Characteristics and processes that may underpin the mental health repercussions of these encounters were investigated in a recent study using service dogs employed by American troops suffering from posttraumatic stress disorder (PTSD).
Clare Jensen of Purdue University in Indiana, USA, and colleagues led the study, which was published in the open-access journal PLOS ONE. Previous study indicates that partnering a veteran with a service dog reduces the severity of PTSD. The processes behind these possible advantages, however, remain unknown.
Jensen and colleagues evaluated 82 military members or veterans and their service dogs, all of which had been trained to treat PTSD symptoms.
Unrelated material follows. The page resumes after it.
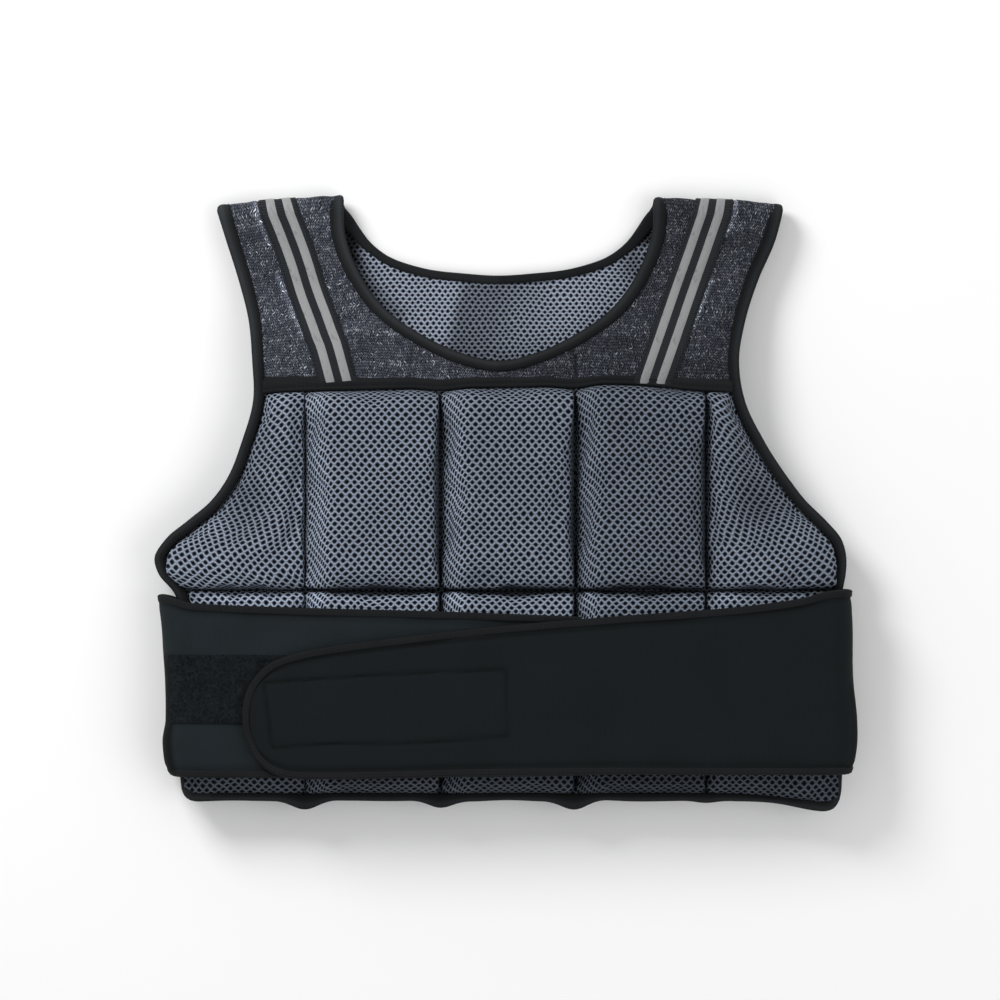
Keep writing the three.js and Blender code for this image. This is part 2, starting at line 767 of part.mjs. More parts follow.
const addPatch = (name, side, height, rows, span, lower) => {
  const middle = downToY(fastener_middle);
  const area = rectangle(
    span.from * half_width,
    middle - fastener_width / 2,
    span.to * half_width,
    middle + fastener_width / 2,
  );
  const above_back = new THREE.BoxGeometry(2 * far, 2 * far, far);
  above_back.translate(0, 0, fold_z + far / 2);
  const inside_rim = beltArea(rows, belt_rim_width + clearance);
  const layer = beltSection(side, height, lower, lower + fastener_wall);
  const patch = layer.intersect(prism(area)).intersect(inside_rim);
  addSolid(name, patch.intersect(toSolid(above_back)), "loop");
};

const addBelt = () => {
  const half = belt_wall / 2;
  addBeltPart("belt_base", -1, base_z, belt_base_rows, [-far, -far, belt_base_end, far]);
  addBeltPart("belt_flap", 1, flap_z, belt_flap_rows, [-far, -far, far, far]);
  addPatch("loop_patch", -1, base_z, belt_base_rows, loop_patch_span, half + clearance);
  const hook_lower = -half - clearance - fastener_wall;
  addPatch("hook_patch", 1, flap_z, belt_flap_rows, hook_patch_span, hook_lower);
};

addPanels();
addYokes();
addYokeSeams();
addEdgeBindings();
addNeckBinding();
addBands("left");
addBands("right");
addPockets();
addBelt();

export default vest;
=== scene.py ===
"""A weighted vest lying on its back: filled mesh pockets, a knitted yoke, bound edges and a belt."""

import math

import bpy
import numpy as np
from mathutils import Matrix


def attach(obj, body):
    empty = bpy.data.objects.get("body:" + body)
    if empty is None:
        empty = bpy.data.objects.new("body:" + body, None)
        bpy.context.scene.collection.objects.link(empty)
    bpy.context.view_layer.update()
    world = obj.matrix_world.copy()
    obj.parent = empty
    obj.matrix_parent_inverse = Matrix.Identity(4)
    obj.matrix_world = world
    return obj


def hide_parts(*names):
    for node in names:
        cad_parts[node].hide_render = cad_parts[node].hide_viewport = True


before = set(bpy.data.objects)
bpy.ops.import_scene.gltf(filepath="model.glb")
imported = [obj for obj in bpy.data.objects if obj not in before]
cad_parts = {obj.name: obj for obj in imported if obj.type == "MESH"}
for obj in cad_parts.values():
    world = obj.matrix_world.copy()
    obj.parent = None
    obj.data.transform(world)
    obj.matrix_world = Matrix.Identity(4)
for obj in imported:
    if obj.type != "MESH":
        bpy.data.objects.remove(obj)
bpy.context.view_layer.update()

# Sizes in millimetres, the same as the solids'
MM = 0.001
half_width = 278.0
top_y = 243.5
fold_radius = 7.5
fold_quarter = fold_radius * math.pi / 2
fold_z = 30.2
full_sink = 17.1
binding_half = 3.2
binding_width = 10.0
tape_shown = 0.87
tape_shown_behind = 0.68
shoulder_slope = 0.08
right_shoulder_slack = 2.5
seam_back = 12.0
neck_width = 245.0
neck_centre = -6.0
front_neck_depth = 131.0
back_neck_depth = 62.0
yoke_length = 152.0
yoke_seam_y = top_y - yoke_length
yoke_seam_dip = 2.0
hem_y = -235.5
hem_split = half_width * 0.84
hem_droop_reach = 26.0
corner_radius = 13.0
pocket_margin = 9.3
hem_margin = 2.2
side_overhang = 6.0
lower_pocket_end = -229.6
pocket_gaps = [2.0, 0.0, 0.9, 0.9, 0.4, 2.0]
front_pocket_z = 39.5
back_pocket_top = 20.9
back_pocket_floor = {"upper": 0.0, "lower": 6.9}
swell_limit = 3.0
swell_steps = 20
panel_inset = 4.0
panel_thickness = 3.0
yoke_inset = 6.0
yoke_thickness = 1.5
stitch_pitch = 3.4
stitch_long = 2.5
stitch_thick = 0.55
back_belt_z = 3.3
belt_wall = 4.0
belt_corner_radius = 17.0
belt_side_drop = 5.0
belt_reach = {"base": 271.0, "flap": 276.5}
belt_height = {"base": 57.1, "flap": 64.0}
belt_base_end = 60.0
belt_inset = 1.6
belt_tip_reach = 60
patch_half = 27.0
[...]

The veterans completed a variety of different surveys before and after the three-month period together, allowing the researchers to collect additional observations to capture a full perspective of veteran-dog relationships.
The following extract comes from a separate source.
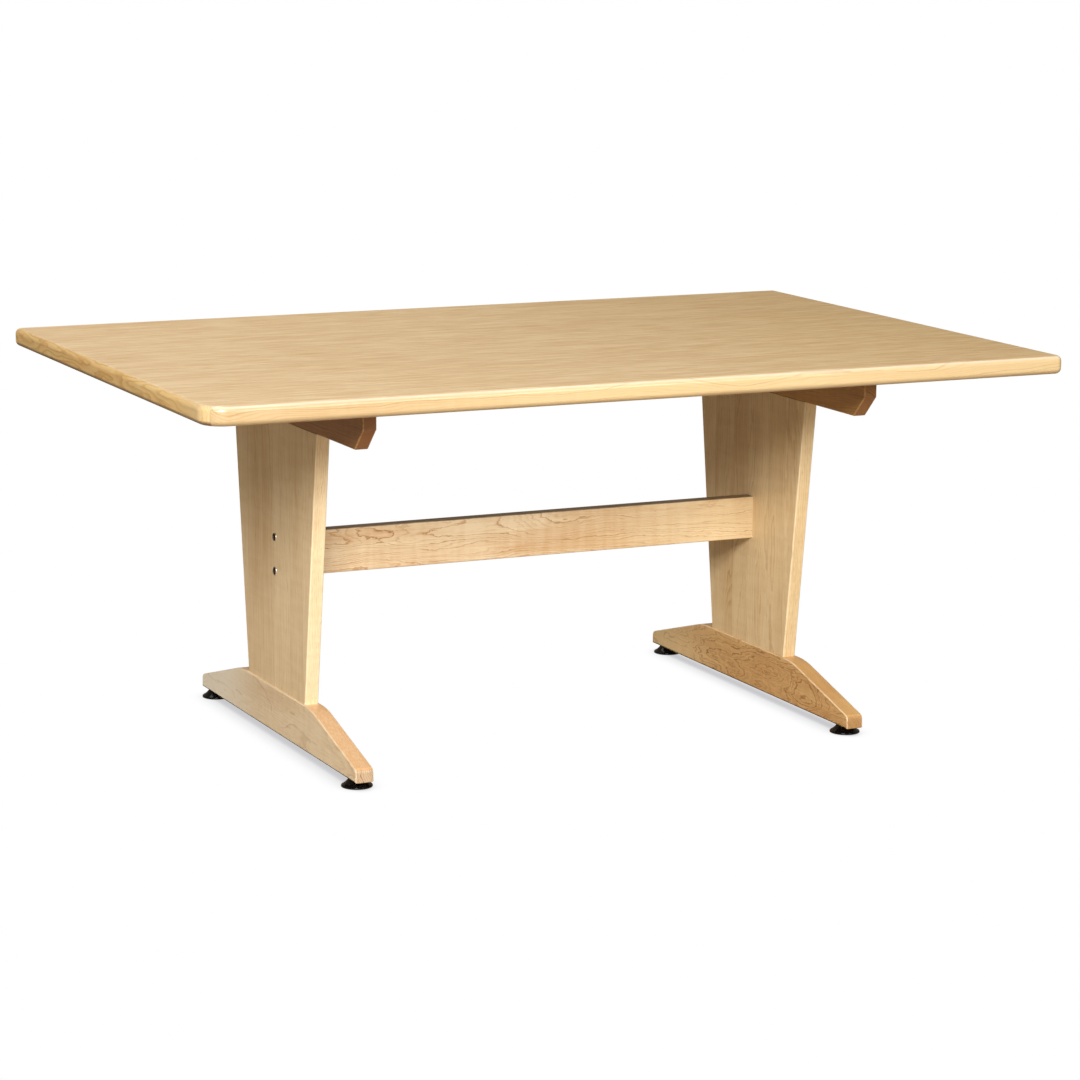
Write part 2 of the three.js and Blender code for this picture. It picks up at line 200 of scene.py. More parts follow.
def new_material(name):
    """A new material with one Principled shader in its tree: (material, nodes, shader)."""
    material = bpy.data.materials.new(name)
    material.use_nodes = True
    nodes = Nodes(material.node_tree)
    shader = material.node_tree.nodes["Principled BSDF"]
    return material, nodes, shader


def bumped(nodes, shader, height, distance):
    """Gives a shader relief, where a height of 1 stands distance metres above 0."""
    values = {"Height": height, "Distance": distance, "Strength": 1.0}
    nodes.put(shader.inputs["Normal"], nodes.add("ShaderNodeBump", values).outputs["Normal"])


# ---- Maple ----


def grain_place(nodes, axes):
    """Object coordinates as (along the grain, across it, through the board)."""
    source = nodes.add("ShaderNodeTexCoord").outputs["Object"]
    split = nodes.add("ShaderNodeSeparateXYZ", {0: source})
    joined = nodes.add("ShaderNodeCombineXYZ")
    for i, axis in enumerate(axes):
        nodes.put(joined.inputs[i], split.outputs["XYZ".index(axis)])
    return joined.outputs[0]


def staved(nodes, place, width, start, count):
    """Shifts place differently in each of count + 1 edge-glued staves.

    The glue lines are width apart from start on. Returns the shifted place, a random number for
    each stave, and the glue lines as a mask."""
    split = nodes.add("ShaderNodeSeparateXYZ", {0: place})
    place_in_row = nodes.math("DIVIDE", nodes.minus(split.outputs[1], start), width)
    wobble = nodes.times(nodes.math("SINE", nodes.times(place_in_row, 2.4)), 0.12)
    place_in_row = nodes.plus(place_in_row, wobble)
    place_in_row = nodes.math("MAXIMUM", nodes.math("MINIMUM", place_in_row, count - 0.4), -0.6)
    stave = nodes.math("FLOOR", place_in_row)
    random = nodes.add("ShaderNodeTexWhiteNoise", {"W": stave}, noise_dimensions="1D")
    shift = {0: random.outputs["Color"], 1: (3.0, 0.5, 0.06)}
    shift = nodes.add("ShaderNodeVectorMath", shift, operation="MULTIPLY")
    moved = nodes.add("ShaderNodeVectorMath", {0: place, 1: shift.outputs[0]}, operation="ADD")
    inside = nodes.math("PINGPONG", nodes.math("FRACT", place_in_row), 0.5)
    glue = nodes.ramp(inside, 0.003, 0.012, 1.0, 0.0)
    return moved.outputs[0], random.outputs["Value"], glue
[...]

The researchers initially examined survey and record findings pertaining to personal traits of service dogs and veterans, as well as the closeness of their relationship.
Except for decreased dog excitability, which was connected to lower severity of PTSD symptoms and a deeper veteran-dog interaction, they discovered that most of the dog attributes studied were not associated with better or worse veteran mental health outcomes.
The researchers next investigated probable pathways behind mental health symptom relief by assessing the findings of questionnaires and observations that recorded dog behaviour, training techniques, and the usage of specific learned activities.
Better mental health was linked to a variety of things, including a positive view of the dog’s care and a better veteran-dog bond.
The study also discovered a correlation between severe sadness and requesting support dogs to initiate social greetings more frequently. Veterans who often requested their dogs to alert them to a human approaching from behind had higher anxiety but less severe PTSD symptoms.
More study will be required to build on these findings, which might lead to a greater knowledge of how to identify veterans who could benefit from service dogs, as well as how to effectively choose and train canines.
Clare Jensen adds: “This study provides new information about how and why service dogs may improve mental health for some veterans with PTSD. We are especially grateful to the military veterans who made this possible by sharing their time and experiences with us.”